HENRICO COUNTY, Va. - A Henrico mother is outraged after a family photo she posted on Instagram turned up on a stranger’s account with a demeaning caption and slew of outrageous hashtags.
"This has taught me a lesson," Ciara Logan, who regularly posts on Facebook, Twitter and Instagram, told CBS 6 senior reporter Wayne Covil.
The IT specialist and mother of an eight-year-old son and twin two-year-old girls said she was recently disheartened by a discovery she made online.
Logan said with the thousands of pictures being posted on Father's Day, parents need to be extra careful where they post their pictures -- and the settings they use on the different social media sites.
Logan said she loves using Instagram to share pictures of her family with friends and relatives, naively believing she had no need to change the default privacy settings.
So when she saw a stranger had liked three pictures on her page, none featuring her children, she decided to check out his page. That's when she made a shocking discovery.
"As I scrolled through his pictures, I saw this picture of my children," Logan said.
That photo she had taken of her children just two weeks before, now featured a large caption -- or meme -- complete with hashtags.

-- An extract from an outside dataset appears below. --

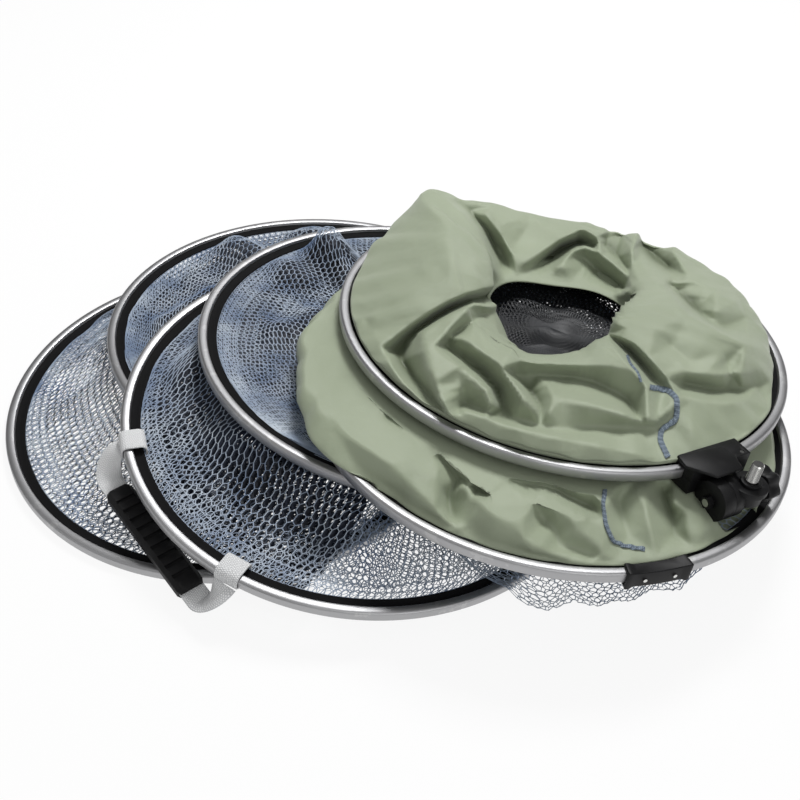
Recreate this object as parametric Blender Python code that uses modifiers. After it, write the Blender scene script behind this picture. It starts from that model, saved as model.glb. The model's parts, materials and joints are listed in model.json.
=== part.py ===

"To insinuate that my son is a pimp -- or that my son is selling cars -- because he has on a suit and he has two little girls with him -- or to hashtag, "keep him away from those girls," as if to say my son is a predator," she said. "He's an eight-year-old boy who is very caring, very loving, very nourishing, very protective of his sisters."
That's a sentiment her mother, Louise Logan, agrees with.
"To have someone display my grandchildren, with so much negative connotations and distastefulness.... I was just in awe, and it needs to stop," she said.
The hashtags and the quote also referenced the movie "The Color Purple" and the missing school girls in Nigeria.
Once Logan spotted the meme featuring her children's photo, she contacted the poster who she said immediately blocked her, changed his page to private and also changed his user name.
As a result, she contacted Instagram, who instructed her to remove all her children's pictures from her account as a precaution.
Logan has now made her Instagram account private and has advice for other parents who want to post photographs of their little ones.
"My message is share them with the ones you love via text message," she said. "Get a page that is for family only, and private your page."